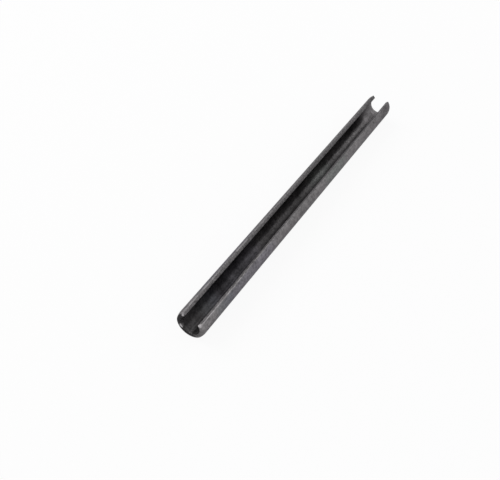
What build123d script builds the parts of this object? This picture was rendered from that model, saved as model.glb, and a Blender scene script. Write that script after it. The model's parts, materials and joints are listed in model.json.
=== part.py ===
"""Slotted spring pin, lying on its closed side with the slot upward.

One strip of spring steel is rolled into an open sleeve.  The sleeve is larger than the hole it is
driven into, so it closes a little there and grips.  Both ends lead in with a crowned taper.

Frame: millimetres, +X along the pin, +Z up through the middle of the slot.  The origin is on the
line the pin rests on, at mid-length, so the sleeve's axis runs one outer radius above it.
"""
from build123d import *
import os
from math import cos, radians, sin

# ---- driving dimensions ----------------------------------------------------------------------
free_diameter = 6.5     # outside diameter before the pin is driven in
wall = 1.0              # thickness of the strip
length = 90.0           # overall length, both end faces included
slot_angle = 88.0       # opening between the two lips, seen from the axis, in degrees

taper_length = 1.2      # lead-in at each end, measured along the pin
taper_depth = 0.22      # how far the lead-in has come inward where it meets the end face

lip_round = 0.08        # eased long corners of both lips, outside and in the bore
rim_round = 0.06        # broken edge all round each end face

# ---- derived dimensions ----------------------------------------------------------------------
outer_radius = free_diameter / 2
bore_radius = outer_radius - wall
half_length = length / 2
rim_radius = outer_radius - taper_depth     # outside radius of each end face
taper_start = half_length - taper_length    # where the plain cylinder gives way to the lead-in
rolled_angle = 360.0 - slot_angle           # the arc that the strip does fill

# The sleeve's axis, one outer radius above the surface it rests on.
pin_axis = Axis((0, 0, outer_radius), (1, 0, 0))

# The plane of one lip's cut face.  It holds the axis, and its Y direction points from the axis out
# through the lip at half the slot angle from straight up, on the -Y side.
lip_lean = radians(slot_angle / 2)
lip_outward = Vector(0, -sin(lip_lean), cos(lip_lean))
lip_plane = Plane(
    origin=(0, 0, outer_radius),
    x_dir=(1, 0, 0),
    z_dir=Vector(1, 0, 0).cross(lip_outward),
)

# ---- the rolled sleeve -----------------------------------------------------------------------
with BuildPart() as spring_roll_pin:
    # Half of the wall's profile along the pin: bore below, cylinder above, crowned taper at the end.
    with BuildSketch(lip_plane):
        with BuildLine():
            Line((0, bore_radius), (half_length, bore_radius))
            Line((half_length, bore_radius), (half_length, rim_radius))
            Line((0, outer_radius), (taper_start, outer_radius))
            TangentArc((taper_start, outer_radius), (half_length, rim_radius), tangent=(1, 0))
            Line((0, bore_radius), (0, outer_radius))
        make_face()
        mirror(about=Plane.YZ)
    revolve(axis=pin_axis, revolution_arc=rolled_angle)

    # The strip's two cut faces and its two end faces are the only flat ones.
    end_faces = spring_roll_pin.faces().filter_by(Plane.YZ)
    lip_faces = spring_roll_pin.faces().filter_by(GeomType.PLANE) - end_faces

    # Shearing and tumbling leave no sharp corner: first the lips' long corners, then the end rims.
    fillet(lip_faces.edges() - end_faces.edges(), radius=lip_round)
    fillet(spring_roll_pin.faces().filter_by(Plane.YZ).edges(), radius=rim_round)
os.makedirs("parts", exist_ok=True)
spring_roll_pin.part.label = "spring_roll_pin"
export_step(spring_roll_pin.part, "parts/spring_roll_pin.step")
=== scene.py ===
"""Slotted spring pin: one strip of blackened spring steel, rolled into an open sleeve.

The pin lies on its closed side along X, with its slot upward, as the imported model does.  A Geometry
Nodes tree takes a flat strip, thins its ends to a crowned lead-in and rolls it about the pin's axis.
All lengths are in metres.
"""
import json
from math import cos, pi, radians, sin, tau

import bpy
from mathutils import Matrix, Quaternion, Vector


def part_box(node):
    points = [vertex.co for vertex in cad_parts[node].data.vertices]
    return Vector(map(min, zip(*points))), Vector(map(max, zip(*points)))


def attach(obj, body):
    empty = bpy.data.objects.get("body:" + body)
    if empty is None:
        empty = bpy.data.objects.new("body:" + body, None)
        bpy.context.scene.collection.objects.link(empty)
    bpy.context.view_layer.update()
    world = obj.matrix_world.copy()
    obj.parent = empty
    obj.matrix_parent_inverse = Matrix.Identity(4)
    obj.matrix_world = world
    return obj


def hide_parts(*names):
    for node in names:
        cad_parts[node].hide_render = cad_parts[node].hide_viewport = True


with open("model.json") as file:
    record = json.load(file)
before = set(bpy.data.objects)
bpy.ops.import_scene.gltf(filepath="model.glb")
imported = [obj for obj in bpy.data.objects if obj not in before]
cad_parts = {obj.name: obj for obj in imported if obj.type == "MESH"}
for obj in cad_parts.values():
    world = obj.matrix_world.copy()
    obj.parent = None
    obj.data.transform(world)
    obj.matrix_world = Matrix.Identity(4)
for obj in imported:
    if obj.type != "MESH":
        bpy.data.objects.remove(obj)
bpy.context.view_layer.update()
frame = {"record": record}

bl_info = {
    "name": "Spring roll pin",
    "version": (1, 0, 0),
    "blender": (4, 5, 0),
    "location": "3D View > Sidebar > Spring pin",
    "description": "Rolls a slotted spring pin from a flat strip and lays it on a pale studio floor",
    "category": "Add Mesh",
}

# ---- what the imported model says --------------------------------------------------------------
MM = 0.001
NODE = "spring_roll_pin"
BODY = "root"
MOUNTS = {mount["name"]: mount for mount in frame["record"]["mounts"]}
OUTSIDE = MOUNTS["outside"]["dims"]
BORE = MOUNTS["bore"]["dims"]
LOW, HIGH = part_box(NODE)

PIN_LENGTH = HIGH.x - LOW.x
PIN_RADIUS = OUTSIDE["r_mm"] * MM
STRIP_THICKNESS = (OUTSIDE["r_mm"] - BORE["r_mm"]) * MM
LEAD_IN_LENGTH = (PIN_LENGTH - OUTSIDE["length_mm"] * MM) / 2
RIM_ROUND = (PIN_LENGTH - BORE["length_mm"] * MM) / 2


def length_property(name, text, default, least=0.0):
    """A distance in metres that the sidebar shows in scene units."""
    return bpy.props.FloatProperty(
        name=name, description=text, default=default, min=least, precision=6, unit="LENGTH"
    )


def colour_property(name, text, default):
    return bpy.props.FloatVectorProperty(
        name=name, description=text, default=default, size=3, min=0.0, max=1.0, subtype="COLOR"
    )


def share_property(name, text, default):
    return bpy.props.FloatProperty(
        name=name, description=text, default=default, min=0.0, max=1.0, subtype="FACTOR"
    )


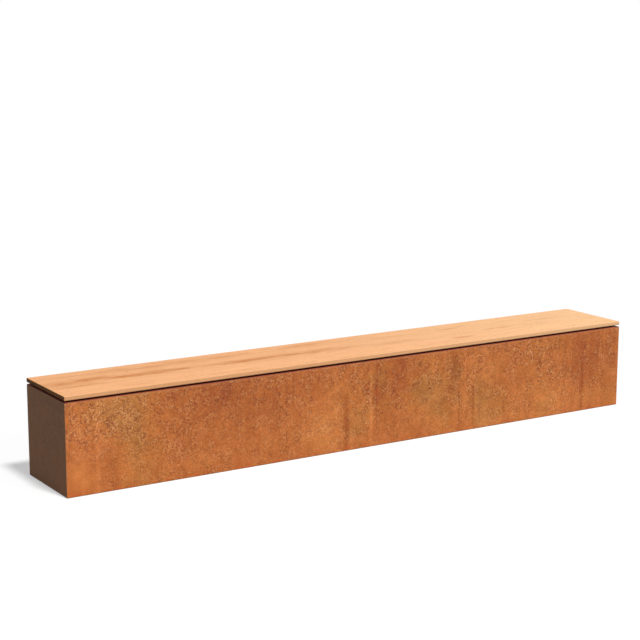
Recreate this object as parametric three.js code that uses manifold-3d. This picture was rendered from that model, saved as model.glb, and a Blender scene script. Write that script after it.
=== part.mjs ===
// A long park bench: a hardwood seat that floats over a closed trough of folded weathering steel.
// Millimetres. +X runs along the seat, the front faces -Y, +Z is up.
// The origin is on the ground, under the middle of the bench.

import * as THREE from 'three';
import { mergeVertices } from 'three/addons/utils/BufferGeometryUtils.js';
import Module from 'manifold-3d';

const wasm = await Module();
wasm.setup();

// Overall size
const benchLength = 3000;
const benchDepth = 400;
const benchHeight = 430;

// Clearances, and the overrun of every cutter
const weldGap = 0.3;
const fitGap = 0.3;
const threadGap = 0.1;
const overrun = 5;

// Folded steel walls
const sheet = 3;
const bendRadius = 1;
const topReturn = 55;
const baseReturn = 30;

// Seat boards, laid tight with a tongue in a groove
const boardCount = 3;
const boardThickness = 18;
const boardGap = 0.3;
const boardArris = 1.5;
const tongueLength = 8;
const tongueThickness = 6;

// Flat bars that carry the boards: their thickness is the shadow gap under the seat
const bearerCount = 6;
const shadowGap = 8;
const bearerWidth = 60;
const bearerSetback = 40;
const bearerEndInset = 100;

// Screws, driven up through the bearers into the boards
const screwRadius = 2.5;
const screwLength = 20;
const screwTip = 4;
const screwHeadRadius = 5;
const screwHeadHeight = 3;
const screwHeadCrown = 1;
const screwSocketRadius = 1.7;
const screwSocketDepth = 1.6;
const screwHoleGap = 0.5;
const screwReturnClear = 7;

// Channels that tie the walls across the open base and hold the feet
const beamWidth = 80;
const beamHeight = 40;
const beamSheet = 4;
const beamBendRadius = 4;
const beamEndInset = 200;

// Levelling feet
const footTravel = 20;
const studRadius = 6;
const studChamfer = 1;
const studReserve = 3;
const collarAcrossFlats = 14;
const collarHeight = 8;
const padRadius = 22;
const padHeight = 12;
const padEdge = 4;
const padChamfer = 1;
const padNeckRadius = 11;
const padSocketDepth = 7;
const padClear = 8;
const nutAcrossFlats = 18;
const nutHeight = 10.8;
const nutChamferAngle = Math.PI / 6;

// Sides of round pieces, and steps in a quarter bend
const roundSides = 20;
const screwSides = 12;
const bendSteps = 3;
const hexSides = 6;
const nutBlankSides = 24;

// Places that follow from the sizes above
const wallHeight = benchHeight - boardThickness - shadowGap;
const seatUnderside = wallHeight + shadowGap;
const boardWidth = (benchDepth - (boardCount - 1) * boardGap) / boardCount;
const boardPitch = boardWidth + boardGap;
const beamTop = sheet + beamHeight;
const footInset = baseReturn + padRadius + padClear;
const padSocketFloor = padHeight - padSocketDepth;
const studTop = beamTop + nutHeight + footTravel + studReserve;

// Materials, one new one for each piece
const weatheringSteel = () => new THREE.MeshStandardMaterial({
  color: '#b06a3e', roughness: 0.86, metalness: 0.15,
});
const innerSteel = () => new THREE.MeshStandardMaterial({
  color: '#8a5332', roughness: 0.88, metalness: 0.2,
});
const hardwood = () => new THREE.MeshStandardMaterial({
  color: '#dca572', roughness: 0.55, metalness: 0,
});
const stainlessSteel = () => new THREE.MeshStandardMaterial({
  color: '#b9bbbd', roughness: 0.32, metalness: 1,
});
const nylon = () => new THREE.MeshStandardMaterial({
  color: '#232427', roughness: 0.6, metalness: 0,
});

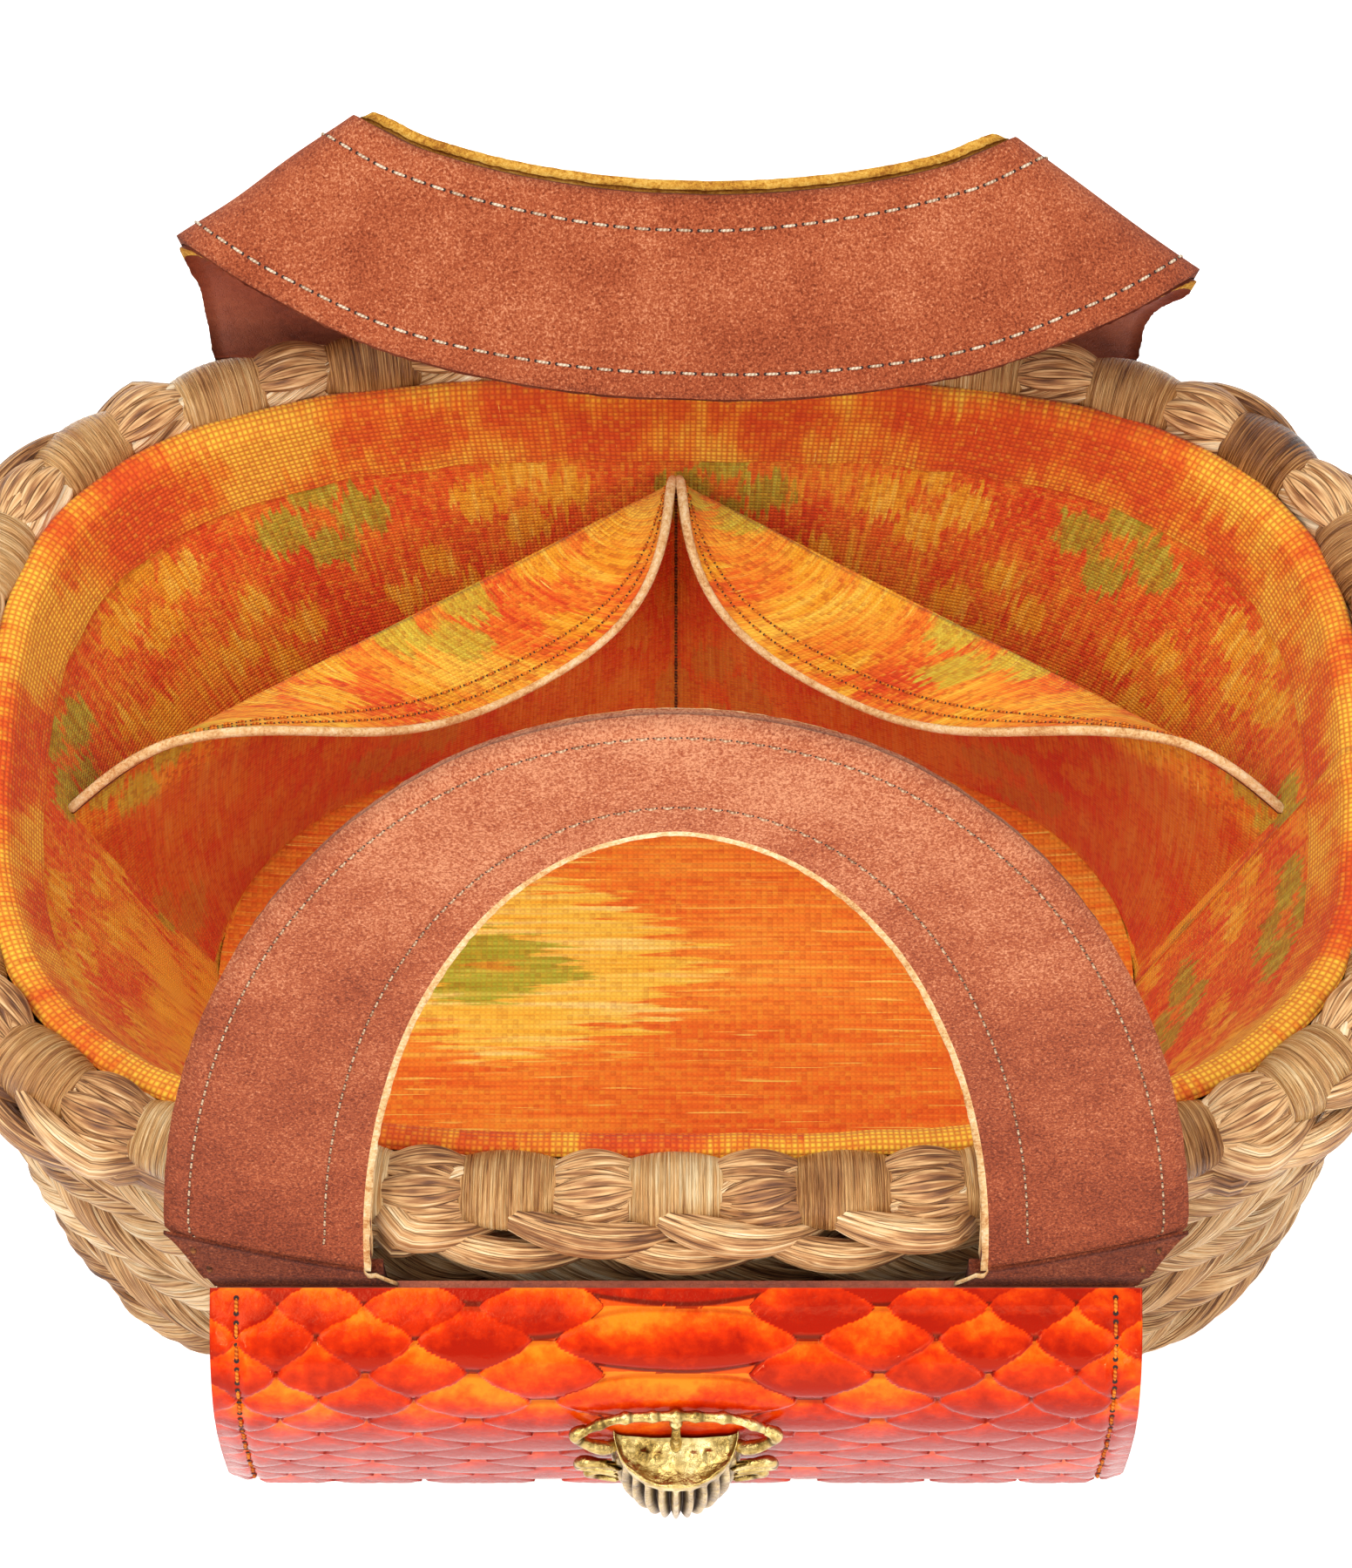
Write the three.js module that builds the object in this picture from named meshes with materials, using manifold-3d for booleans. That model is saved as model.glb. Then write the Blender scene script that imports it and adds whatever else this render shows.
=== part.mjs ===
// A small oval basket bag. Twined rope rows stand on a woven base and carry a wrapped rope rim,
// a fabric lining with a double slip pocket, two arched leather handles and a flap pouch.
// Millimetres, +Z up. The origin is the middle of the base's resting face, the pouch faces -Y.
import * as THREE from 'three';
import { mergeVertices } from 'three/addons/utils/BufferGeometryUtils.js';
import Module from 'manifold-3d';

const wasm = await Module();
wasm.setup();

// Facets round the ovals, and round each rope
const ROPE_SIDES = 8;
const ROW_SEGMENTS = 36;
const BASE_SEGMENTS = 52;
const LINING_SEGMENTS = 48;

// Clearances
const TOUCH_GAP = 0.3;
const SOFT_GAP = 0.5;
const STAKE_GAP = 1;

// Mouth of the bag, inside the lining's top edge
const MOUTH_HALF_WIDTH = 118;
const MOUTH_HALF_DEPTH = 78.3;
const SQUARENESS = 3;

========

**Set task:**
From the records above, print exactly the lines that run from the line with "# The strip's" to the line with "obj.parent = None", inclusive.

**Expected answer:**
    # The strip's two cut faces and its two end faces are the only flat ones.
    end_faces = spring_roll_pin.faces().filter_by(Plane.YZ)
    lip_faces = spring_roll_pin.faces().filter_by(GeomType.PLANE) - end_faces

    # Shearing and tumbling leave no sharp corner: first the lips' long corners, then the end rims.
    fillet(lip_faces.edges() - end_faces.edges(), radius=lip_round)
    fillet(spring_roll_pin.faces().filter_by(Plane.YZ).edges(), radius=rim_round)
os.makedirs("parts", exist_ok=True)
spring_roll_pin.part.label = "spring_roll_pin"
export_step(spring_roll_pin.part, "parts/spring_roll_pin.step")
=== scene.py ===
"""Slotted spring pin: one strip of blackened spring steel, rolled into an open sleeve.

The pin lies on its closed side along X, with its slot upward, as the imported model does.  A Geometry
Nodes tree takes a flat strip, thins its ends to a crowned lead-in and rolls it about the pin's axis.
All lengths are in metres.
"""
import json
from math import cos, pi, radians, sin, tau

import bpy
from mathutils import Matrix, Quaternion, Vector


def part_box(node):
    points = [vertex.co for vertex in cad_parts[node].data.vertices]
    return Vector(map(min, zip(*points))), Vector(map(max, zip(*points)))


def attach(obj, body):
    empty = bpy.data.objects.get("body:" + body)
    if empty is None:
        empty = bpy.data.objects.new("body:" + body, None)
        bpy.context.scene.collection.objects.link(empty)
    bpy.context.view_layer.update()
    world = obj.matrix_world.copy()
    obj.parent = empty
    obj.matrix_parent_inverse = Matrix.Identity(4)
    obj.matrix_world = world
    return obj


def hide_parts(*names):
    for node in names:
        cad_parts[node].hide_render = cad_parts[node].hide_viewport = True


with open("model.json") as file:
    record = json.load(file)
before = set(bpy.data.objects)
bpy.ops.import_scene.gltf(filepath="model.glb")
imported = [obj for obj in bpy.data.objects if obj not in before]
cad_parts = {obj.name: obj for obj in imported if obj.type == "MESH"}
for obj in cad_parts.values():
    world = obj.matrix_world.copy()
    obj.parent = None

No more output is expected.